Is it impossible the premises could be true and the conclusion false? Yes! If the premises were true, the conclusion would certainly be true. This argument is therefore valid. It is logically good. The structure of the argument is such that if the premises were true (and they are not, but for now that’s irrelevant) the conclusion would be guaranteed to be true. We see this once we agree to do the thought experiment of asking about the possibility of the premises being true while the conclusion is false. Of course, given what we know about the Smiths (i.e., that they live in Lynnwood, Washington) the second premise is clearly false (and maybe the first premise, too), so the argument is factually bad, but we’ll get to that concern momentarily. For right now we are concerned only with the logical structure—or “bones”—of the argument. We’ll look at issues pertaining to the facts, or “truth value,” of the premises in shortly.

June 10, 2013

Critical Thinking Note 3: Earth Week Edition

Why Climate Skeptics are in Denial

The fossil fuel constituency has long exploited popular misunderstanding of the logic behind the science of climatology and I think this calls for a re-appraisal of how we teach the so called “scientific method.” As long as there is money in coal and oil, we should expect to hear from its constituency. But we needn’t fall for their obfuscations.

In high school science classes, students are typically taught that science discovers things about the world through inductive generalization. We find patterns in the evidence we observe and base our expectations of the future on those observed patterns. Certainly science does often employ this pattern of reasoning. But as an account of the methods of science, simple inductive generalization is a sadly impoverished model. And sadder yet, it is a model that leaves people very vulnerable to being easily mislead about the nature of the science at issue. For we all know that trends don’t always continue. Housing prices went up and up and then they went down. It is currently spring and we are experiencing a warming trend that we know full well will end in a few months. When people, in line with what they were taught as “the scientific method,” are reminded that trends don’t always continue and that induction only gives us reason to think that observed patterns are, to some degree or another, likely to continue, they are ready and primed to hear the climate denier as the voice of reason when he says “who’s to say current warming isn’t just a natural cycle?” or “why think changes in climate are caused by human activity?”

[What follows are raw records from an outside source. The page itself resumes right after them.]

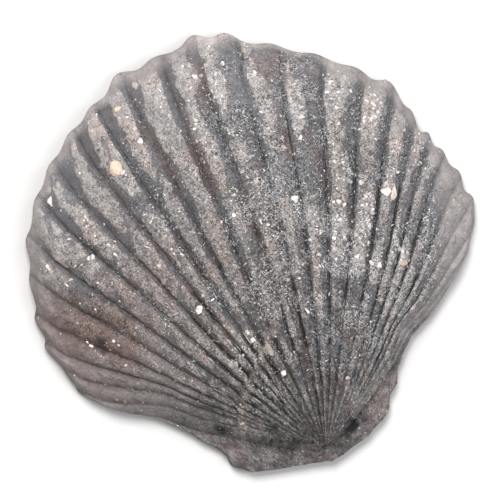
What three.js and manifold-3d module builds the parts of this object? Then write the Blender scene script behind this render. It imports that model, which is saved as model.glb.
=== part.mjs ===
// Fossil scallop: one thick, worn valve, lying on its rim with its ribbed outside up.
//
// Millimetres. +X runs along the hinge, +Y from the beak to the far margin, and +Z up
// from the plane that the rim lies in. The shell fans out from a focus at its beak, so
// most sizes are given at a bearing (degrees from +Y, positive towards +X) and a radius
// (millimetres) about that focus. The origin is the middle of the part's footprint.

import * as THREE from 'three';
import { mergeVertices } from 'three/addons/utils/BufferGeometryUtils.js';
import Module from 'manifold-3d';

// ---------------------------------------------------------------- driving dimensions

// Smooth outline, as [bearing, radius]: the left ear, the left flank, the far margin,
// the right flank and the right ear. Behind the focus it is the nearly straight hinge.
const outlinePoints = [
  [-180, 0.4], [-100, 0.5], [-88, 1.2], [-85.5, 3], [-84, 7.2], [-82, 17], [-80, 20.8],
  [-78, 22], [-76, 24.4], [-70, 25.8], [-66, 28.6], [-64, 31.4], [-62, 35], [-60, 38],
  [-59, 47], [-58, 60], [-56, 66.3], [-52, 73], [-46, 81], [-40, 88.2], [-34, 94.8],
  [-26, 100.8], [-18, 105], [-10, 108.2], [-2, 109.4], [6, 106.6], [14, 102], [22, 97.6],
  [30, 90.6], [38, 82], [44, 76.2], [48, 72], [50, 67.3], [52, 60.4], [53.2, 48],
  [54.5, 30], [56, 27.9], [60, 25.2], [62, 21.4], [66, 20.4], [70, 18.2], [74, 13.4],
  [78, 10.6], [80, 6.5], [84, 4.8], [90, 3.6], [100, 1.5], [180, 0.4],
];

// Worn lobes and broken notches of the margin, as [bearing, half width, how far it
// stands out]; a negative reach is a notch.
const marginWear = [
  [-57, 1.2, 0.8], [-54, 1.8, -1.2], [-51, 1.2, 0.9], [-47, 1.4, 0.8], [-36.4, 1.2, 0.5],
  [-10.7, 1.6, 1.5], [0.6, 1.3, 2.1], [3.9, 1.5, 1.9], [27.2, 1.7, 1.7], [33.1, 1.1, -1.8],
  [35.9, 0.9, -0.9], [42.5, 1.5, 0.6], [47.7, 1.4, 0.9],
];
const ribEndReach = 0.4;      // how far each rib's own end swings the margin out and in
const ribEndPhase = 0.6;      // where along a rib's width that swing starts

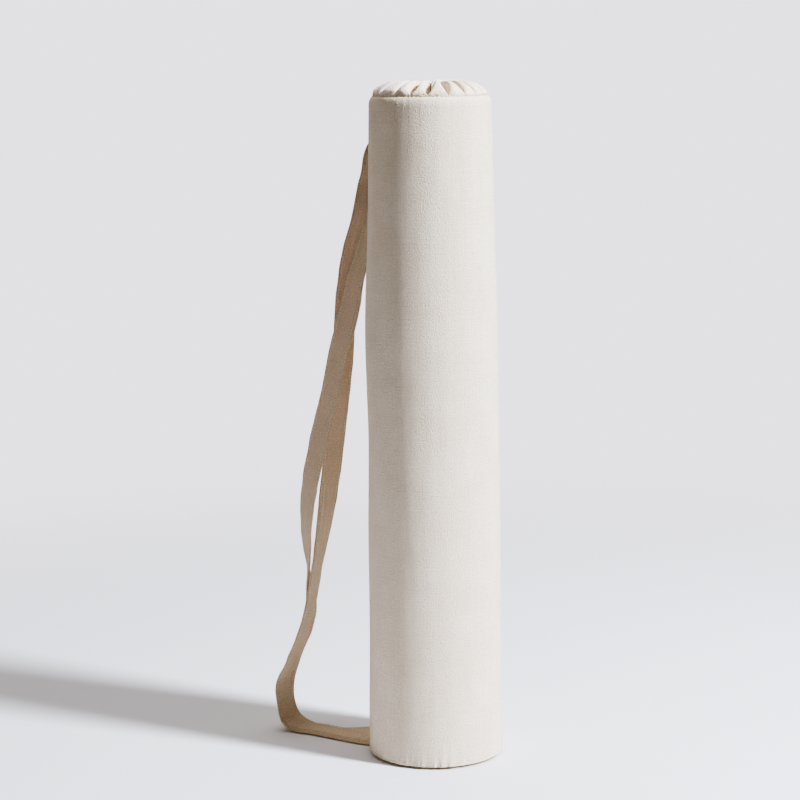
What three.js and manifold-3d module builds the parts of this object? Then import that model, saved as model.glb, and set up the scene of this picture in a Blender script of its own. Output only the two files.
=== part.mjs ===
// Yoga mat bag, filled out and standing upright, with two carry straps behind it on the left.
// Millimetres, +Z up. The origin is the middle of the base panel, on the floor, and the front is -Y.
// A bearing is an angle in plan, in degrees, from -X (the bag's left) towards +Y (its back).

import * as THREE from "three";
import { mergeVertices } from "three/addons/utils/BufferGeometryUtils.js";
import Module from "manifold-3d";

const wasm = await Module();
wasm.setup();

// Driving dimensions. strapNear and strapTuck are shares of baseRadius: where a strap nears the
// base seam, and where its end would lie if the tube didn't stop it.
const bagHeight = 616;
const baseRadius = 63;
const bodyWall = 1.5;
const lipRadius = 4.5;
const panelThickness = 3.4;
const panelEdgeRadius = 2.4;
const pieceGap = 0.3;
const topHeight = 12.7;
const topCloth = 1.1;
const throatRadius = 15.5;
const pleatBulge = 4;
const pleatCount = 18;
const strapWidth = 25;
const strapThickness = 2;
const strapEdge = 0.5;
const floorLift = 0.15;
const strapNear = 1.14;
const strapTuck = 0.96;

// How finely the soft surfaces are cut
const bodyColumns = 48;
const bodyRows = 14;
const lipSteps = 3;
const columnsPerPleat = 8;
const panelEdgeSteps = 3;
const stepsPerStation = 2;

// Outer radius of the filled tube: height as a share of bagHeight, radius as a share of baseRadius
const bodyProfile = [
  { height: 0.0, radius: 1.0 },
  { height: 0.08, radius: 0.997 },
  { height: 0.18, radius: 0.981 },
  { height: 0.36, radius: 0.981 },
  { height: 0.5, radius: 0.971 },
  { height: 0.65, radius: 0.967 },
  { height: 0.76, radius: 0.938 },
  { height: 0.86, radius: 0.914 },
  { height: 1.0, radius: 0.884 },
];

// Soft bulges and hollows of the tube: centre, half size in height and bearing, and depth as a
// share of baseRadius, outwards where it is positive
const bodySwells = [
  { height: 0.68, bearing: 5, tall: 0.09, wide: 38, depth: 0.02 },
  { height: 0.48, bearing: 2, tall: 0.08, wide: 34, depth: -0.014 },
  { height: 0.3, bearing: 178, tall: 0.12, wide: 40, depth: 0.008 },
  { height: 0.56, bearing: 190, tall: 0.09, wide: 36, depth: -0.01 },
  { height: 0.4, bearing: 95, tall: 0.14, wide: 45, depth: 0.01 },
];

// The gathered top from its seam to its throat. reach runs from 1 at the seam to 0 at the throat,
// lift is a share of topHeight at the ridges, fold is the ridges' height over the valleys as a
// share of topHeight, and sway pinches the valleys, as a share of an eighth of a pleat.
const topProfile = [
  { reach: 1.0, lift: 0.0, fold: 0.0, sway: 0.0 },
  { reach: 1.02, lift: 0.11, fold: 0.04, sway: 0.05 },
  { reach: 0.985, lift: 0.27, fold: 0.13, sway: 0.2 },
  { reach: 0.87, lift: 0.55, fold: 0.28, sway: 0.4 },
  { reach: 0.71, lift: 0.82, fold: 0.43, sway: 0.52 },
  { reach: 0.52, lift: 0.97, fold: 0.53, sway: 0.6 },
  { reach: 0.32, lift: 1.0, fold: 0.6, sway: 0.65 },
  { reach: 0.13, lift: 0.92, fold: 0.61, sway: 0.68 },
  { reach: 0.0, lift: 0.73, fold: 0.56, sway: 0.68 },
];

// Each pleat in turn, from the front towards the right: its width over the mean, its height over
// the mean, and how far its crest leans sideways, as a share of its width
const pleats = [
  { width: 1.06, height: 1.0, lean: 0.1 },
  { width: 0.94, height: 0.95, lean: 0.42 },
  { width: 1.04, height: 0.97, lean: 0.2 },
  { width: 1.0, height: 0.93, lean: 0.3 },
  { width: 0.95, height: 1.02, lean: -0.1 },
  { width: 1.08, height: 0.96, lean: 0.15 },
  { width: 0.97, height: 1.0, lean: -0.2 },
  { width: 1.02, height: 0.94, lean: 0.1 },
  { width: 0.93, height: 1.03, lean: 0.25 },
  { width: 1.05, height: 0.98, lean: -0.15 },
  { width: 1.0, height: 0.95, lean: 0.05 },
  { width: 0.96, height: 1.01, lean: 0.2 },
  { width: 1.04, height: 0.97, lean: -0.25 },
  { width: 0.98, height: 1.02, lean: 0.1 },
  { width: 1.03, height: 1.0, lean: -0.3 },
  { width: 0.94, height: 0.98, lean: -0.35 },
  { width: 1.05, height: 1.03, lean: -0.1 },
  { width: 0.96, height: 0.99, lean: -0.2 },
];

// Each strap is sewn in at a bearing on the rim and one on the base, and its route hangs between
// them: rise is a share of bagHeight, reach a share of baseRadius, and face is the direction in
// plan of the line across the tape, in degrees from +X towards +Y.
const frontStrap = {
  rimBearing: 66,
  baseBearing: 22,
  route: [
    { rise: 0.975, reach: 0.96, bearing: 64, face: 28 },
    { rise: 0.95, reach: 1.08, bearing: 56, face: 38 },
    { rise: 0.92, reach: 1.235, bearing: 47.5, face: 50 },
    { rise: 0.885, reach: 1.325, bearing: 45, face: 60 },
    { rise: 0.855, reach: 1.395, bearing: 43.9, face: 59 },
    { rise: 0.82, reach: 1.443, bearing: 42.9, face: 54 },
    { rise: 0.76, reach: 1.594, bearing: 39.95, face: 53 },
    { rise: 0.7, reach: 1.69, bearing: 39, face: 50 },
    { rise: 0.62, reach: 1.74, bearing: 39.5, face: 40 },
    { rise: 0.54, reach: 1.82, bearing: 39, face: 43 },
    { rise: 0.46, reach: 1.92, bearing: 37.8, face: 43 },
    { rise: 0.38, reach: 2.015, bearing: 36.5, face: 48 },
    { rise: 0.32, reach: 2.09, bearing: 35, face: 59 },
    { rise: 0.26, reach: 2.16, bearing: 32.7, face: 69 },
    { rise: 0.2, reach: 2.24, bearing: 30.6, face: 68 },
    { rise: 0.155, reach: 2.35, bearing: 29.4, face: 64 },
    { rise: 0.115, reach: 2.49, bearing: 28, face: 60 },
    { rise: 0.075, reach: 2.66, bearing: 26.6, face: 60 },
    { rise: 0.04, reach: 2.62, bearing: 26.4, face: 58 },
    { rise: 0.017, reach: 2.55, bearing: 26.4, face: 55 },
    { rise: 0.0075, reach: 2.33, bearing: 26.7, face: 52 },
    { rise: 0.0066, reach: 2.02, bearing: 26.8, face: 52 },
    { rise: 0.0066, reach: 1.68, bearing: 25.3, face: 54 },
    { rise: 0.0062, reach: 1.36, bearing: 23.3, face: 60 },
  ],
};

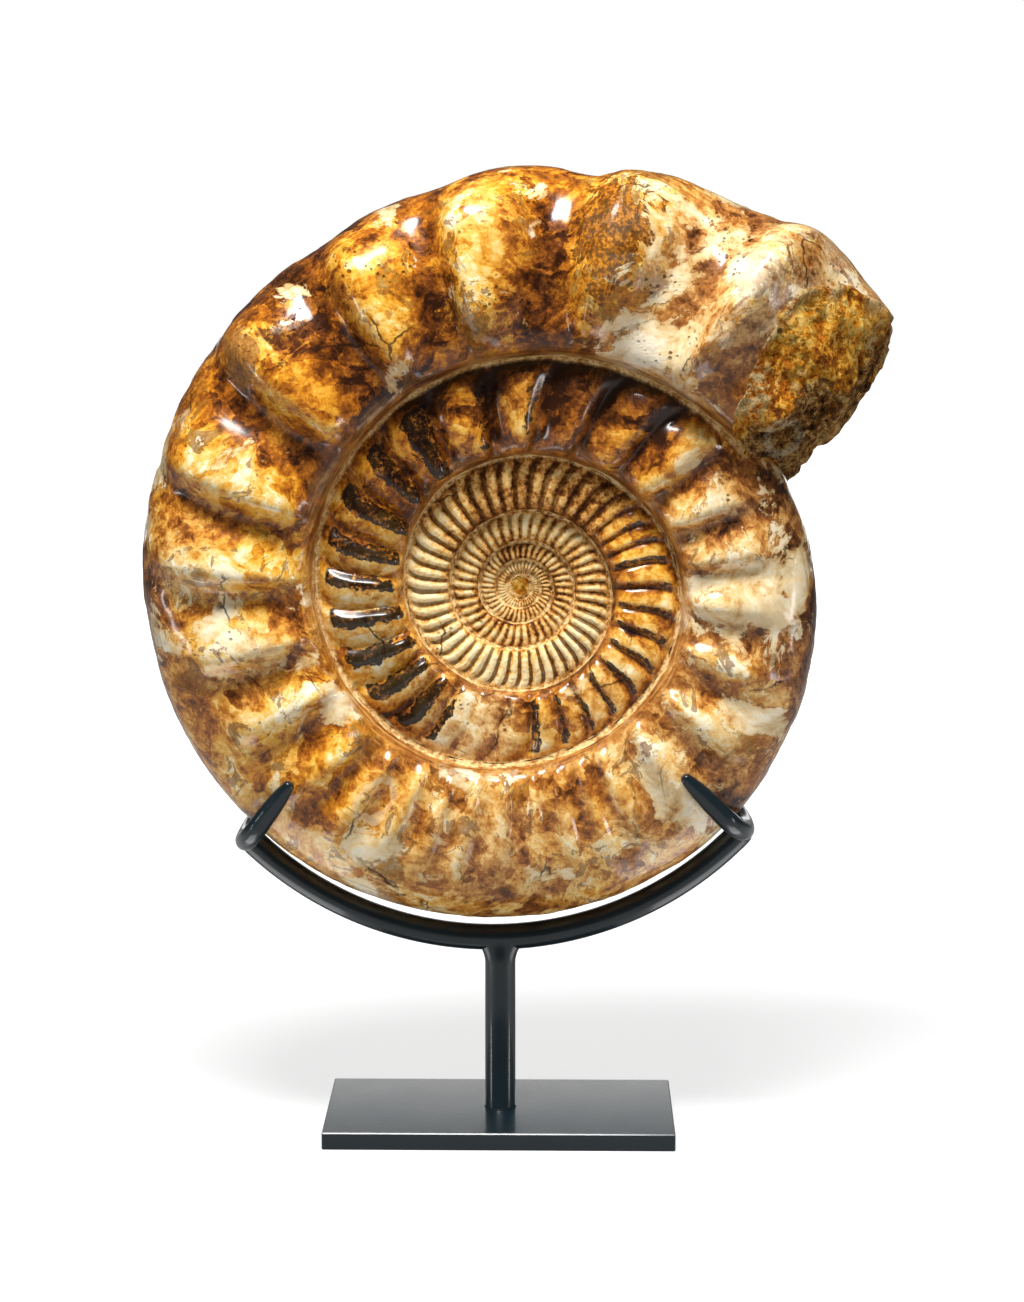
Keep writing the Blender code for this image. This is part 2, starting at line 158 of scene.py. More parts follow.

But alas, this is not the structure of the reasoning at the core of climate science.  In fact, scientists employ rich and subtle combinations of induction, deduction and inference to the best explanation in puzzling out how nature works. In the case of climate science, our original grounds for concern that humans may be changing the climate in dangerous ways do not appeal to observed warming trends at all. The warming we have observed only further confirms what we already had reason to worry about based on what we can deduce from what we know full well about the causal powers of various gases and our practices of freely releasing these into the atmosphere.

We know full well that CO2 traps heat. This is easy to demonstrate in the laboratory. Simply place a person on one side of a glass chamber and an infrared camera on the other. The infra-red camera will pick up the heat image of the person when the chamber is full of air. Increase the concentration of CO2 in the chamber and you can observe the heat image of the person on the other side steadily fade away. CO2 is transparent to visible light, but opaque, like a cloud of smoke, to infra-red light, the wavelength of electromagnetic radiation that disperses heat from the planet back into space. We have known this about CO2 for well over a century and our understanding of the green-house effect that keeps the biosphere of our planet temperate as based on the heat trapping properties of CO2 and other gases dates back about a century as well. Now we reason deductively. Given its heat trapping causal power, if we increase the concentration of CO2 in the atmosphere by releasing lots of it through fossil fuel combustion, then extra heat energy will get trapped in biosphere. Of course we know something about how much carbon we release burning fossil fuels. Next, the fundamental laws of physics tell us that matter/energy is never created or destroyed. It follows deductively from this that extra heat energy trapped in the biosphere must go somewhere and do some work. Now notice that our way of life, our economy, where we live, our water supply and our agriculture are all finely tuned to the relatively stable climate humans have enjoyed over our brief history on the planet. Given this, it should be clear that throwing lots of extra energy into our climate system is highly likely to make trouble for us. The conclusion is pretty clear before we’ve looked at a single thermometer. Be concerned about human induced climate change.

Call this the core argument for concern about anthropogenic climate change. Now go listen to the many climate deniers and let me know if you catch any of them addressing the core argument in any way. I’ve been listening for 25 years or so and I have yet to hear any climate denier offer any plausible objection the core argument. The logic of the argument is clear enough. So which premise of the argument would the climate denier have us reject? Would he deny that CO2 traps heat? That we release very large quantities of it? That the consequences are likely to be bad for us? In the absence of any plausible reply to the core argument, I’d suggest you doubt the climate denier’s intellectual integrity.

Critical thinking is not like basketball. It’s simply not a matter of who can score the most points. If your opponent has a good argument and you have no good objection to it, you lose. It doesn’t really matter what climate deniers find in stolen e-mails or how easy they find it to make fun of Al Gore. If they have no plausible reply to the core argument for concern about climate change, then they just aren’t taking the science seriously. And if skeptics aren’t taking the science seriously, then they don’t deserve to be taken seriously.